2 Kings 14:5-6—"After the kingdom was firmly in his grasp, he executed the officials who had murdered his father the king.  Yet he did not put the children of the assassins to death, in accordance with what is written in the Book of the Law of Moses where the Lord commanded: 'Parents are not to be put to death for their children, nor children put to death for their parents; each will die for their own sin.'"

Ezekiel 14:19-20—"'Or if I send a plague into that land and pour out my wrath on it through bloodshed, killing its people and their animals, as surely as I live, declares the Sovereign Lord, even if Noah, Daniel, and Job were in it, they could save neither son nor daughter.  They would save only themselves by their own righteousness.'"

Ezekiel 18:19-20—"'Yet you ask, "Why does the son not share the guilt of his father?"  Since the son has done what is just and right and has been careful to keep all my decrees, he will surely live.  The one who sins is the one who will die.  The child will not share the guilt of the parent, nor will the parent share the guilt of the child.'"

Ezekiel 33:20—"'Yet you Israelites say, "The way of the Lord is not just."  But I will judge each of you according to your own ways.'"

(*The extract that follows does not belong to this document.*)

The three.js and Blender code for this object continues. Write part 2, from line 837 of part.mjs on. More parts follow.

Revelation 20:12—"And I saw the dead, great and small, standing before the throne, and books were opened.  Another book was opened, which is the book of life.  The dead were judged according to what they had done as recorded in the books."


The individual nature of moral guilt and the justice of punishing the wicked person, not their relative, would be true not just of capital punishment, but of corporal punishment and monetary damages/restitution as well, which the individual laws always independently say to impose on the offender only (Deuteronomy 25:1-3, Exodus 21:18-19, Numbers 5:5-7, and so on).  Also, the capital punishment prescriptions even in isolation from Deuteronomy 24 say to only kill the guilty person, which Exodus 23:7 already encompasses as shown above.  A kidnapper's family is not to be executed, only the kidnapper (Exodus 21:16).  A murderer deserves to be killed, not any sons, daughters, husband/wife, or extended family of theirs (Numbers 35:31).  If Achan alone committed the sin of stealing items devoted to destruction/God, then he himself, not his wife or children, would deserve whatever penalty corresponds to God's nature.  Joshua 7 does not mention a wife of his, but it does say that his sons and daughters were brought to the place where he is stoned to death.

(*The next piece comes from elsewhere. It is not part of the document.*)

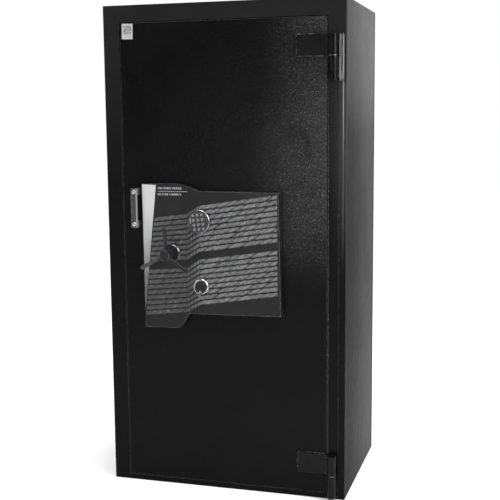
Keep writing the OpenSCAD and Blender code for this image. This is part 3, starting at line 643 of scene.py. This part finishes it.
def round_edges(thing, width, segments=2, angle=35):
    """Rounds an object's sharp edges, for the thin highlights that real edges catch."""
    bevel = thing.modifiers.new("edge_round", "BEVEL")
    bevel.width = width
    bevel.segments = segments
    bevel.limit_method = "ANGLE"
    bevel.angle_limit = math.radians(angle)
    bevel.harden_normals = False
    return thing


def prism(points, front_y, back_y):
    """An upright prism from points in x and z, between two values of y."""
    mesh = bpy.data.meshes.new("prism")
    made = bmesh.new()
    near = [made.verts.new((x, front_y, z)) for x, z in points]
    face = made.faces.new(near)
    made.normal_update()
    if face.normal.y > 0:
        face.normal_flip()
    grown = bmesh.ops.extrude_face_region(made, geom=[face])
    for item in grown["geom"]:
        if isinstance(item, bmesh.types.BMVert):
            item.co.y = back_y
    bmesh.ops.recalc_face_normals(made, faces=made.faces)
    made.to_mesh(mesh)
    made.free()
    return mesh


def turned(profile, steps=64):
    """A closed solid of revolution about +Z from (radius, height) points."""
    mesh = bpy.data.meshes.new("turned")
    made = bmesh.new()
    rings = []
    for r, h in profile:
        if r < 1e-7:
            rings.append([made.verts.new((0, 0, h))])
        else:
            turn = 2 * math.pi / steps
            rings.append([made.verts.new((r * math.cos(i * turn), r * math.sin(i * turn), h)) for i in range(steps)])
    for a, b in zip(rings, rings[1:]):
        for i in range(steps):
            j = (i + 1) % steps
            if len(a) == 1 and len(b) == 1:
                continue
            if len(a) == 1:
                made.faces.new((a[0], b[j], b[i]))
            elif len(b) == 1:
                made.faces.new((a[i], a[j], b[0]))
            else:
                made.faces.new((a[i], a[j], b[j], b[i]))
    bmesh.ops.recalc_face_normals(made, faces=made.faces)
    made.to_mesh(mesh)
    made.free()
    return mesh


# ---------------------------------------------------------------- CAD nodes that keep their shape

def dress_cad_nodes():
    black = door_paint()
    smooth = paint_smooth()
    panel = paint_panel()
    board = board_fibre()
    pile = carpet()
    plated = zinc()
    steel = brushed_silver("bright_steel", (0.56, 0.57, 0.58), 0.24, (60, 500, 500))
    bronzed = bronze()
    looks = {
        frame_paint(): ["left_jamb", "right_jamb", "top_rail", "bottom_sill", "door_stop"],
        black: ["door_plate", "door_box"],
        smooth: ["door_hinges", "frame_hinges"],
        panel: ["side_panels", "top_panel", "base_panel", "back_panel"],
        board: ["fire_boards", "door_board"],
        pile: ["inner_lining", "shelf", "barrel_rack", "floor_mat", "door_back"],
        rubber(): ["door_seal"],
        steel: ["hinge_pins", "dead_bolts", "left_bolts"],
        chrome(): ["keypad_ring", "key_ring", "pull_screws"],
        pull_grey(): ["pull_bar", "pull_lugs"],
        black_chrome(): ["handle_ring"],
        keypad_face(): ["keypad_base"],
        bronzed: ["swing_bolt", "key_bolt"],
        plated: ["shelf_clips", "bolt_guides", "keypad_lock_case", "key_lock_case", "spindle",
                 "left_carrier", "top_bolts", "bottom_bolts"],
        moulded_dark(): ["cover", "key_flap"],
        wedge_silver(): ["cover_wedge"],
        label_film(): ["label"],
        handle_grey(): ["handle_hub", "handle_spokes"],
        key_plastic(): [n for n in NODES if n.startswith("key_") and NODES[n]["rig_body"].startswith("button_")],
    }
    for material, names in looks.items():
        for name in names:
            node = NODES[name]
            node.data.materials.clear()
            node.data.materials.append(material)
    rounding = {
        0.9: ["left_jamb", "right_jamb", "top_rail", "bottom_sill", "door_plate", "side_panels", "top_panel",
              "back_panel", "base_panel"],
        1.2: ["door_hinges", "frame_hinges", "pull_bar", "pull_lugs", "handle_hub"],
        2.0: ["cover"],
        3.0: ["handle_ring", "shelf", "door_back", "barrel_rack"],
        1.6: ["key_ring"],
        0.5: ["keypad_ring", "key_flap", "door_box", "door_stop",
              "keypad_lock_case", "key_lock_case", "left_carrier", "top_bolts", "bottom_bolts"],
        0.6: [n for n in NODES if NODES[n]["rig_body"].startswith("button_")],
    }
    for width, names in rounding.items():
        for name in names:
            round_edges(NODES[name], width * MM)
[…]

In light of all this, what would be the level of complicity in Achan's sin on the part of his family?  It would very difficult for Achan to take the prohibited items for himself and bury them under his tent without his children observing, helping, or being informed and then doing nothing.  Thus, they would likely at best be negligent in exposing his sin and at worst direct accomplices.  Since the Bible is clear that children should not be legally punished and will not be soteriologically punished strictly for the actions of their parents and vice versa, if the text does indeed mean that the children were stoned to death and then burned, as opposed to Achan and his animals (the "them" could refer to either or both), then it would have to be true if the Bible is correct that the children participated in the sin.  In either case, the logical distinction between a guilty person and their offspring is not denied and Joshua 7 does not contradict Exodus 23:7, Deuteronomy 24:16, or any of the concepts behind other similar statements in the Bible.  An example of a story where someone is more likely to have violated these obligations of justice is found in Daniel 6, though the execution method is already contrary to Yahweh's prescribed methods.  Royal administrators convince the King Darius to execute anyone who prays to a god or person other than the king, Daniel disobeys and survives a night in a den of lions, and the administrators and their wives and children are thrown to the beasts to die (6:24).

The king himself already deserves to be stoned to death for enticing people to worship anything other than Yahweh (Deuteronomy 13:6-10), so even aside from whatever illicit torture and executions he is guilty of, all of Daniel's positive words towards the king (Daniel 6:21) would have to be insincere flattery or pragmatic manipulation in order to not be erroneous.  In having the families executed along with the advisors, Darius then commits a second capital sin (Exodus 20:13, 21:12-14) stated in the text.  Yes, the families of the administrators would also deserve to die if they themselves enticed anyone to worship other gods or actually carried this out (Deuteronomy 17:2-5).  However, this story is not one of someone having the family members killed at the explicit command of God, which would necessitate that they were deserving of death even if their capital sin is not mentioned.  It is an account of someone amazed about a miraculous event to the point of seemingly reacting very irrationally, adding to his stupidity and guilt.  If the families of these men were not actually worshipping other gods or outwardly supportive of such things, in this case, they would deserve to be spared, because they are not the same person as their husbands or fathers.

In the story of Achan's demise, it is made clear that he sinned by coveting what did not belong to him and then acting on it in such a way as to deserve death.  The way that God relents from his anger after Achan dies acknowledges this is what his sin deserves (Joshua 7:26).  For the aforementioned reasons, if his sons and daughters are punished as well, they one way or another would have joined in his immorality.  Even so, a legitimate logical error in the moral doctrines of Joshua or a case of it contradicting the Torah would not render the Torah's moral philosophy and stories logically impossible, as it would only at most mean that Joshua contradicts them.  If there is such a thing as moral right and wrong, then it could not be the case that a child deserves to die just because their father or mother has done something, and Deuteronomy and Ezekiel affirm this.  If Joshua denied any of this, then the book of Joshua would be wrong, but not necessarily the moral ideas of the Pentateuch.  Joshua does not actually say anything contrary to it.